• _RECORDED INFORMATION_

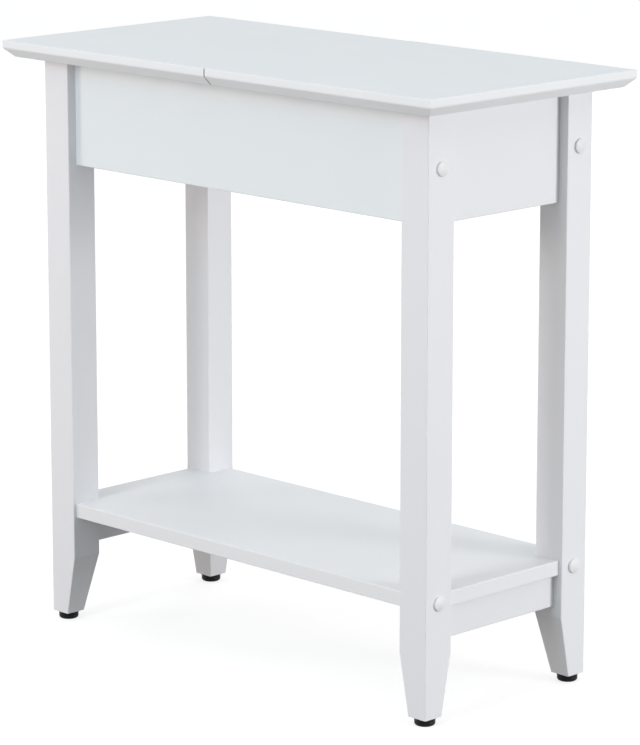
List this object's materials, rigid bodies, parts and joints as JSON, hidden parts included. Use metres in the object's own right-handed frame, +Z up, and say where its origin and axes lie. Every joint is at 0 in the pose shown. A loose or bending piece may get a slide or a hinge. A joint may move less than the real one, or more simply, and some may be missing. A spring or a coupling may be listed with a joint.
{
  "type": "lift top end table",
  "caption": "Narrow end table with square legs, a lower shelf, and a storage box under a top whose right half lifts on concealed hinges.",
  "frame": {"origin": "on the floor, under the middle of the table", "axes": "+Z up; +X along the table, from the fixed half of the top towards the lid; +Y from the front to the rear, the narrow way"},
  "size_m": [0.6, 0.288, 0.61],
  "materials": {
    "white_paint": "satin white paint on wood and board",
    "panel_board": "thin board painted white on the inner face",
    "bare_wood": "bare softwood and beech",
    "zinc_steel": "bright zinc plated steel",
    "nickel_steel": "nickel plated pressed steel",
    "white_plastic": "white moulded plastic",
    "black_plastic": "black moulded plastic",
    "clear_rubber": "clear soft bumper"
  },
  "bodies": {
    "frame": {"leg_front_left": "white_paint", "leg_front_right": "white_paint", "leg_rear_left": "white_paint", "leg_rear_right": "white_paint", "front_apron": "white_paint", "rear_apron": "white_paint", "left_end_apron": "white_paint", "right_end_apron": "white_paint", "left_lower_rail": "white_paint", "right_lower_rail": "white_paint", "shelf_board": "white_paint", "box_bottom_panel": "panel_board", "divider": "white_paint", "top_cleats": "bare_wood", "fixed_top": "white_paint", "connector_bolts": "zinc_steel", "bolt_caps": "white_plastic", "barrel_nuts": "zinc_steel", "apron_dowels": "bare_wood", "end_frame_dowels": "bare_wood", "divider_dowels": "bare_wood", "top_screws": "zinc_steel", "bottom_screws": "zinc_steel", "hinge_mounting_plates": "nickel_steel", "hinge_plate_screws": "nickel_steel", "hinge_arms": "nickel_steel", "hinge_arm_screws": "nickel_steel", "hinge_arm_pins": "nickel_steel", "glides": "black_plastic", "glide_nails": "zinc_steel"},
    "lid": {"lift_lid": "white_paint", "lid_bumpers": "clear_rubber", "hinge_cups": "nickel_steel", "hinge_cup_screws": "nickel_steel", "hinge_cup_pins": "nickel_steel"},
    "outer_links": {"hinge_outer_links": "nickel_steel"},
    "inner_links": {"hinge_inner_links": "nickel_steel", "hinge_guide_pins": "nickel_steel"}
  },
  "joints": [
    {"name": "outer_link_swing", "type": "hinge", "parent": "frame", "child": "outer_links", "pos_m": [0.0271, 0, 0.578], "axis": [0, -1, 0], "range_deg": [-51.49, 0]},
    {"name": "lid_lift", "type": "hinge", "parent": "outer_links", "child": "lid", "pos_m": [0.0085, 0, 0.5948], "axis": [0, -1, 0], "range_deg": [0, 146.4]},
    {"name": "inner_link_swing", "type": "hinge", "parent": "frame", "child": "inner_links", "pos_m": [0.0249, 0, 0.58985], "axis": [0, -1, 0], "range_deg": [-59.48, 0]}
  ],
  "couplings": [
    {"joint": "outer_link_swing", "follows": "lid_lift", "ratio": -0.35107},
    {"joint": "inner_link_swing", "follows": "lid_lift", "ratio": -0.40558}
  ]
}
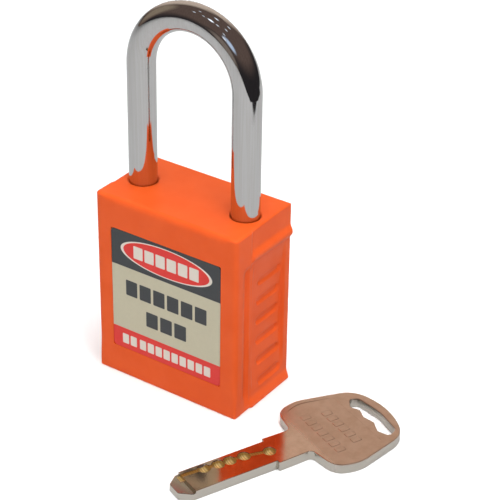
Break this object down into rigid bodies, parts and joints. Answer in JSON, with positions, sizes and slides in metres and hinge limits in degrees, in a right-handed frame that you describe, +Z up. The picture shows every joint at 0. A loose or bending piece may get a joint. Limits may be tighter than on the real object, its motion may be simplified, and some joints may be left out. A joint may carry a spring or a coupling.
{
  "type": "safety padlock",
  "caption": "Lockout padlock: moulded rectangular body with scooped ribbed grips and a label recess, tall round shackle, base keyway, dimple key beside it.",
  "frame": {"origin": "centre of the lock body's flat base", "axes": "+Z up along the shackle legs, +X to the right seen from the front, front label faces -Y"},
  "size_m": [0.0714, 0.0511, 0.0896],
  "materials": {
    "body_nylon": "moulded nylon, fine satin grain",
    "cover_nylon": "moulded nylon, satin",
    "front_print": "printed polyester label, semi-matt",
    "back_print": "printed polyester label, semi-matt",
    "shackle_chrome": "polished chrome plate on hardened steel",
    "key_nickel": "nickel-plated brass, satin, with bare brass cuts",
    "brass": "turned",
    "zinc": "die-cast zinc alloy, tumbled",
    "ball_steel": "ground and polished",
    "spring_steel": "drawn wire and stamped strip",
    "screw_steel": "zinc plated"
  },
  "bodies": {
    "root": {"body_shell": "body_nylon", "base_cover": "cover_nylon", "cover_screws": "screw_steel", "lock_housing": "zinc", "pin_chamber_cover": "brass", "ball_carrier": "zinc", "retaining_pin": "spring_steel", "shackle_spring": "spring_steel", "front_label": "front_print", "back_label": "back_print", "driver_pin_1": "ball_steel", "driver_pin_2": "ball_steel", "driver_pin_3": "ball_steel", "driver_pin_4": "ball_steel", "driver_pin_5": "ball_steel", "pin_spring_1": "spring_steel", "pin_spring_2": "spring_steel", "pin_spring_3": "spring_steel", "pin_spring_4": "spring_steel", "pin_spring_5": "spring_steel"},
    "plug": {"plug": "brass", "plug_clip": "spring_steel", "cam": "zinc", "cam_clip": "spring_steel", "key_pin_1": "brass", "key_pin_2": "brass", "key_pin_3": "brass", "key_pin_4": "brass", "key_pin_5": "brass"},
    "shackle": {"shackle": "shackle_chrome"},
    "heel_ball": {"heel_ball": "ball_steel"},
    "toe_ball": {"toe_ball": "ball_steel"},
    "key": {"key": "key_nickel"}
  },
  "joints": [
    {"name": "plug_turn", "type": "hinge", "parent": "root", "child": "plug", "pos_m": [0, 0, 0], "axis": [0, 0, 1], "range_deg": [0, 90]},
    {"name": "shackle_lift", "type": "slide", "parent": "root", "child": "shackle", "axis": [0, 0, 1], "range_m": [0, 0.0105], "deforming": ["shackle_spring"]},
    {"name": "heel_ball_slide", "type": "slide", "parent": "root", "child": "heel_ball", "axis": [1, 0, 0], "range_m": [0, 0.0034]},
    {"name": "toe_ball_slide", "type": "slide", "parent": "root", "child": "toe_ball", "axis": [-1, 0, 0], "range_m": [0, 0.0034]},
    {"name": "key_lift", "type": "slide", "parent": "root", "child": "key", "axis": [0, 0, 1], "range_m": [0, 0.1]}
  ],
  "couplings": [
    {"joint": "plug_turn", "follows": "shackle_lift", "rad_per_m": 149.6},
    {"joint": "heel_ball_slide", "follows": "shackle_lift", "ratio": 0.3238},
    {"joint": "toe_ball_slide", "follows": "shackle_lift", "ratio": 0.3238}
  ]
}
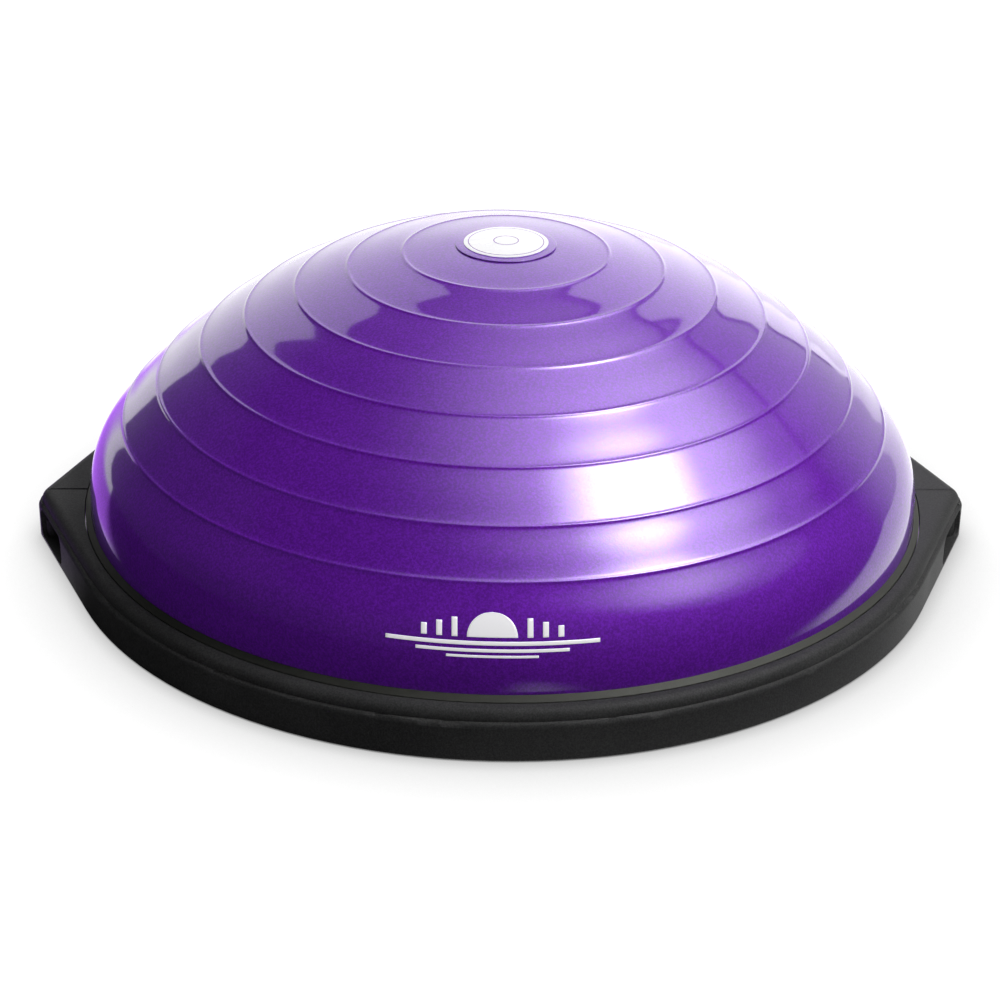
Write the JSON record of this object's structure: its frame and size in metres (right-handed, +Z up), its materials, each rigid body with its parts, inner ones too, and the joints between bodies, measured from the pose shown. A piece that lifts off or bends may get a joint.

• _THE EXERCISE_
Search the lines above for the string "shown", then show every one that has it.

• _FINISHED TASK_
List this object's materials, rigid bodies, parts and joints as JSON, hidden parts included. Use metres in the object's own right-handed frame, +Z up, and say where its origin and axes lie. Every joint is at 0 in the pose shown. A loose or bending piece may get a slide or a hinge. A joint may move less than the real one, or more simply, and some may be missing. A spring or a coupling may be listed with a joint.
Write the JSON record of this object's structure: its frame and size in metres (right-handed, +Z up), its materials, each rigid body with its parts, inner ones too, and the joints between bodies, measured from the pose shown. A piece that lifts off or bends may get a joint.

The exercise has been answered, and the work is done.